| Brief |
Every line of the material below must be repeated exactly.
BEGIN Information provided
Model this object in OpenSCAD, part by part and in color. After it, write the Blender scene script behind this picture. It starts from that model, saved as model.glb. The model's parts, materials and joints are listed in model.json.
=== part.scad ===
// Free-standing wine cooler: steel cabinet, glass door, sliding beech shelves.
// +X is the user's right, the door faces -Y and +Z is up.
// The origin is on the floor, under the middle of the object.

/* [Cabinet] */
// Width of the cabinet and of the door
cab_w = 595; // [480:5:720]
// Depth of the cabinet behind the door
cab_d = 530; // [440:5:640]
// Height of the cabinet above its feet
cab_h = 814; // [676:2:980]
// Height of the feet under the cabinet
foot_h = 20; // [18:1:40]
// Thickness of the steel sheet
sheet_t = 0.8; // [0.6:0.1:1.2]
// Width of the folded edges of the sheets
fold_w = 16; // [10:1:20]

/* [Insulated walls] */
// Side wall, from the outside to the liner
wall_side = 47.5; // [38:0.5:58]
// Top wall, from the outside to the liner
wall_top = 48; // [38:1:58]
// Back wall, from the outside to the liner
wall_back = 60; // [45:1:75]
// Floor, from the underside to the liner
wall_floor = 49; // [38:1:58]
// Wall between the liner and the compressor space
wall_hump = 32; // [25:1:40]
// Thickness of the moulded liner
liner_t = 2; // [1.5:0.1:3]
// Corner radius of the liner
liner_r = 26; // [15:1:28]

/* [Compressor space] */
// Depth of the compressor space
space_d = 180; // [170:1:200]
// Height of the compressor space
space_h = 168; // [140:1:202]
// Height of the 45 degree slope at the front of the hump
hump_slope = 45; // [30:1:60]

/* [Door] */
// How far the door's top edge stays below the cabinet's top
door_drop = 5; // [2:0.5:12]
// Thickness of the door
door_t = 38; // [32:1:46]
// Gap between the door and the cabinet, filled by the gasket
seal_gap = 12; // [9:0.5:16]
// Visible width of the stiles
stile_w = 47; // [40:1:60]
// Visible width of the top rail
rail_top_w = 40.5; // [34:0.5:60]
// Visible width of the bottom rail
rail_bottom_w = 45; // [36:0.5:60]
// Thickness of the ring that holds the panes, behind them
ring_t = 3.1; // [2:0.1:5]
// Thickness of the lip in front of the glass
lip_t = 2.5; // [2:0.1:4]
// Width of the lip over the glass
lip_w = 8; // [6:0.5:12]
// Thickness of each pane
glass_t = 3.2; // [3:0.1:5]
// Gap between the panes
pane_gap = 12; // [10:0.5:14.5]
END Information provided
| Full response |
Model this object in OpenSCAD, part by part and in color. After it, write the Blender scene script behind this picture. It starts from that model, saved as model.glb. The model's parts, materials and joints are listed in model.json.
=== part.scad ===
// Free-standing wine cooler: steel cabinet, glass door, sliding beech shelves.
// +X is the user's right, the door faces -Y and +Z is up.
// The origin is on the floor, under the middle of the object.

/* [Cabinet] */
// Width of the cabinet and of the door
cab_w = 595; // [480:5:720]
// Depth of the cabinet behind the door
cab_d = 530; // [440:5:640]
// Height of the cabinet above its feet
cab_h = 814; // [676:2:980]
// Height of the feet under the cabinet
foot_h = 20; // [18:1:40]
// Thickness of the steel sheet
sheet_t = 0.8; // [0.6:0.1:1.2]
// Width of the folded edges of the sheets
fold_w = 16; // [10:1:20]

/* [Insulated walls] */
// Side wall, from the outside to the liner
wall_side = 47.5; // [38:0.5:58]
// Top wall, from the outside to the liner
wall_top = 48; // [38:1:58]
// Back wall, from the outside to the liner
wall_back = 60; // [45:1:75]
// Floor, from the underside to the liner
wall_floor = 49; // [38:1:58]
// Wall between the liner and the compressor space
wall_hump = 32; // [25:1:40]
// Thickness of the moulded liner
liner_t = 2; // [1.5:0.1:3]
// Corner radius of the liner
liner_r = 26; // [15:1:28]

/* [Compressor space] */
// Depth of the compressor space
space_d = 180; // [170:1:200]
// Height of the compressor space
space_h = 168; // [140:1:202]
// Height of the 45 degree slope at the front of the hump
hump_slope = 45; // [30:1:60]

/* [Door] */
// How far the door's top edge stays below the cabinet's top
door_drop = 5; // [2:0.5:12]
// Thickness of the door
door_t = 38; // [32:1:46]
// Gap between the door and the cabinet, filled by the gasket
seal_gap = 12; // [9:0.5:16]
// Visible width of the stiles
stile_w = 47; // [40:1:60]
// Visible width of the top rail
rail_top_w = 40.5; // [34:0.5:60]
// Visible width of the bottom rail
rail_bottom_w = 45; // [36:0.5:60]
// Thickness of the ring that holds the panes, behind them
ring_t = 3.1; // [2:0.1:5]
// Thickness of the lip in front of the glass
lip_t = 2.5; // [2:0.1:4]
// Width of the lip over the glass
lip_w = 8; // [6:0.5:12]
// Thickness of each pane
glass_t = 3.2; // [3:0.1:5]
// Gap between the panes
pane_gap = 12; // [10:0.5:14.5]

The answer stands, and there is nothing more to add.